Rezensionsnotiz zu Frankfurter Rundschau, 17.09.2020

In einer Doppelrezension denkt Rezensent Christian Thomas nach über die Aktualität von Hannah Arendts Reflexionen zu Flüchtlingen und Staatenlosigkeit.  Er folgt der Kategorie der "Überflüssigen", aus Arendts großer Arbeit "Elemente und Ursprünge totalitärer Herrschaft", auf die sich auch die Autorin Judith Shklar besonders bezieht. Der Kritiker zieht umstandslos die  Situation der Flüchtlinge in Mora heran, dem abgebrannten Lager auf Lesbos, um darauf zu verweisen, dass mit ihnen auch heute umgegangen werde wie mit Menschen, die keiner braucht. Ihn beeindruckt die Kategorie des "tragischen Denkens", die Shklar Arendt zubilligt, eines Denkens, das von der Gemachtheit und Machbarbeit politischer Umstände ausgehe. Er fragt sich auch, ob Shklar mit ihrem Vorwurf an Arendt recht hat, dass nämlich deren Titulierung des massenhaften Durchschnittsmenschen als "Mob" und "Philister", arg "snobistisch" sei. Aber das Zugespitzte solcher Formulierung hat ihn am Ende wenig gestört und er hofft mit Shklar, die EU könne jene demokratische Institution sein, die man laut Arendt brauche, um aus Rechtlosen endlich Bürger zu machen, die Rechte besitzen.

Rezensionsnotiz zu Die Welt, 09.05.2020

Marko Martin scheint gebannt von Judith N. Shklars Versuch, die Ungenauigkeiten im Werk Hannah Arendts herauszuarbeiten. Zu entdecken ist für Martin sowohl Shklars furchtlose wie aktuelle Kritik an Arendts Romantizismus als auch ihre Traurigkeit über Arendts Mangel an Solidarität gegenüber den osteuropäischen Juden. Die ganze Tragik und Zerrissenheit Arendts wird Martin hier bewusst, da von der Autorin "präzis herausgearbeitet". Shklar erweist sich für Martin in dieser Edition als "illusionslose" Beobachterin mit ethischer und ästhetischer Energie und beträchtlichem Einfühlungsvermögen.
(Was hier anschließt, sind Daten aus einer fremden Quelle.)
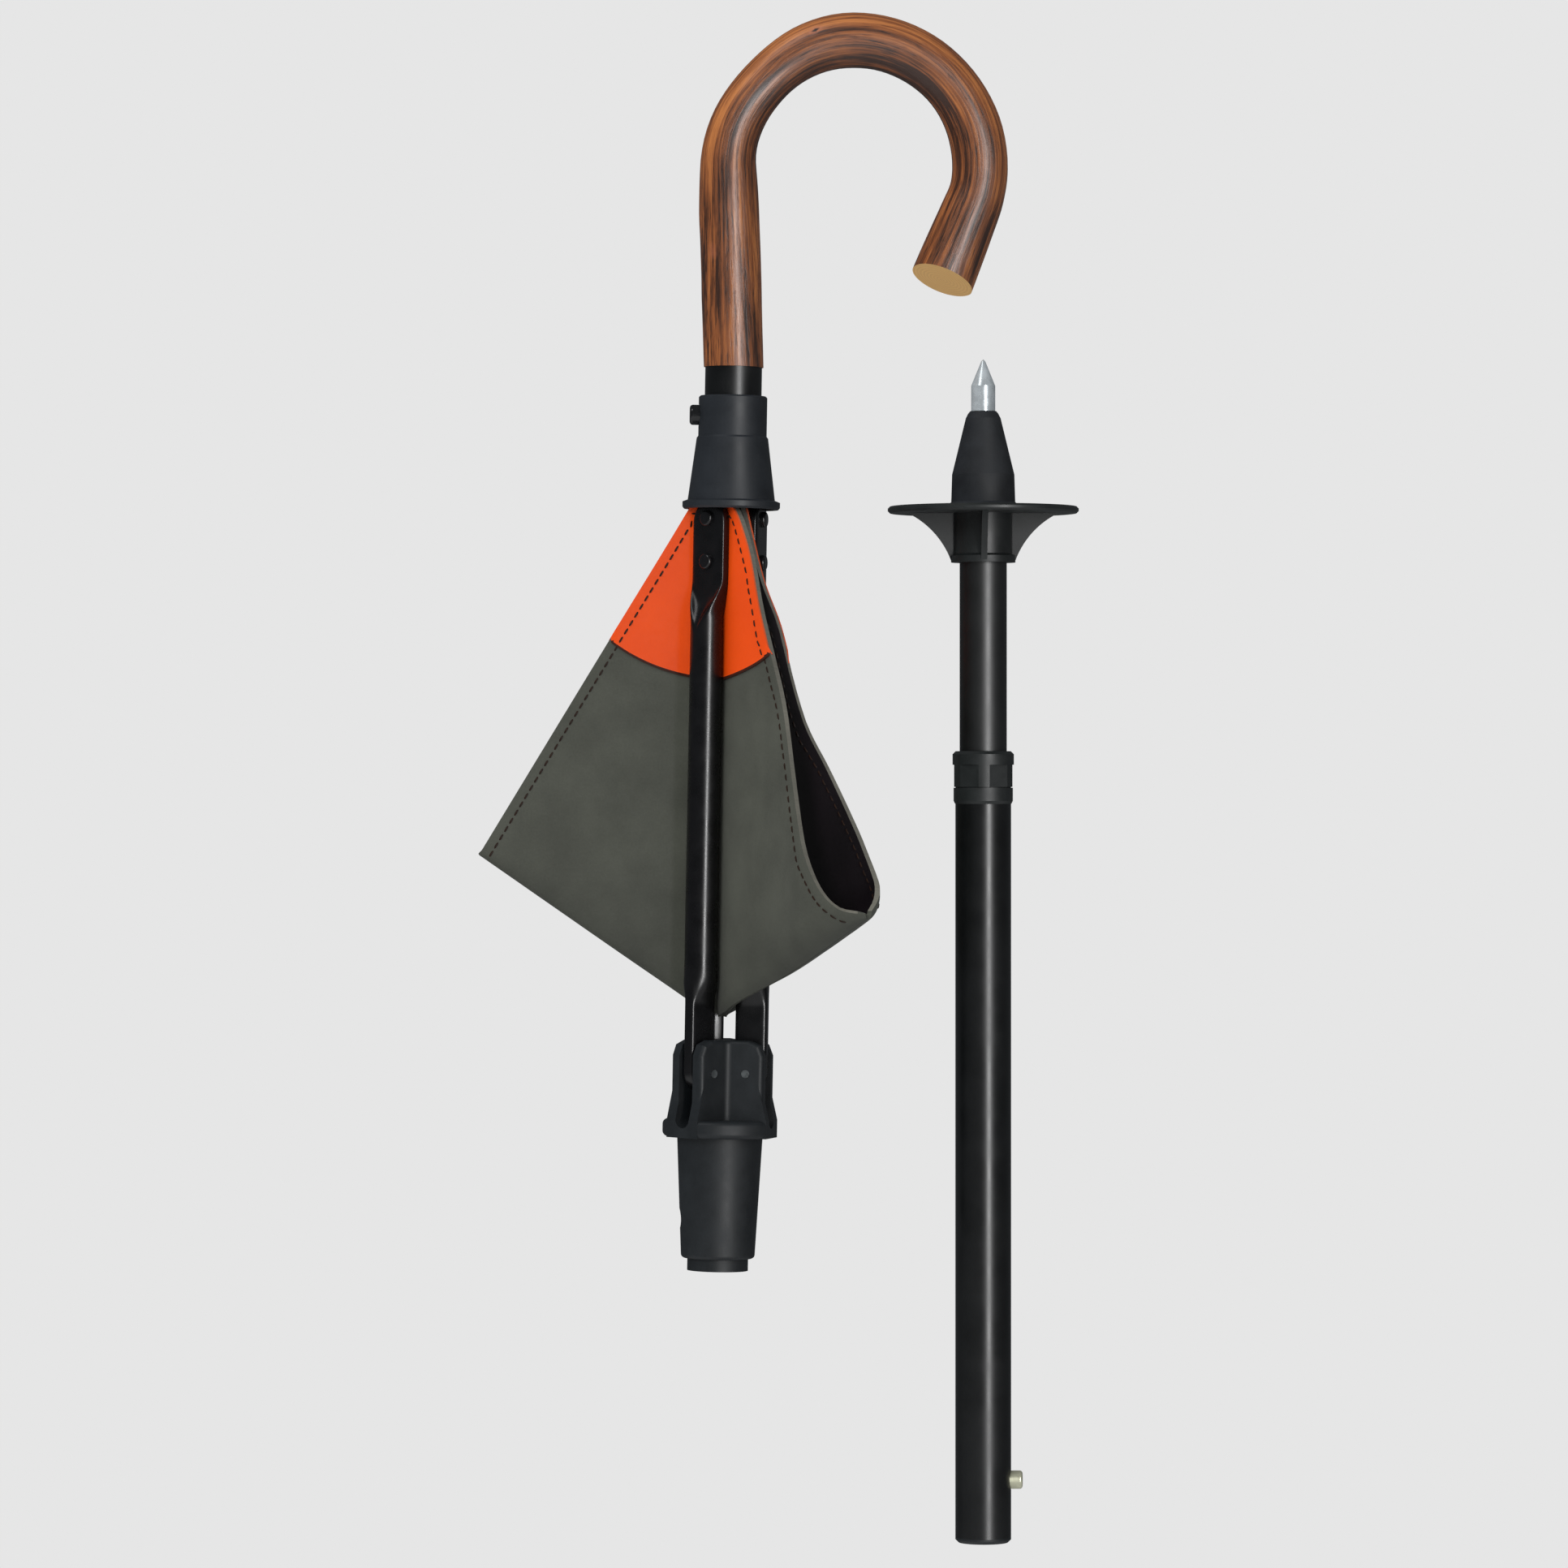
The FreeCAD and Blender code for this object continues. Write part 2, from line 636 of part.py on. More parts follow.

Rezensionsnotiz zu Frankfurter Allgemeine Zeitung, 28.02.2020

Rezensent Dieter Thomä fragt sich, was Hannah Arendt Judith N. Shklars Kritik an ihrem Werk wohl entgegengehalten hätte. Der Band mit Texten Shklars über Arendt scheint Thomä einerseits von Bewunderung der Jüngeren für die Ältere zu sprechen, in den Jahren 1957-1984 aber auch von "brüsken", ja "brutalen" Einwänden. Kontextuell erschlossen durch das Nachwort des Herausgebers Hannes Bajohr verraten die Texte laut Thomä u.a. Shklars "hintersinnige" Berufung auf Nietzsches Unterscheidung von antiquarischer und monumentalischer Geschichtsschreibung zum Zweck einer Kritik an Arendts wohlwollender Sicht auf die antike Republik und die Gründerväter der US-Demokratie.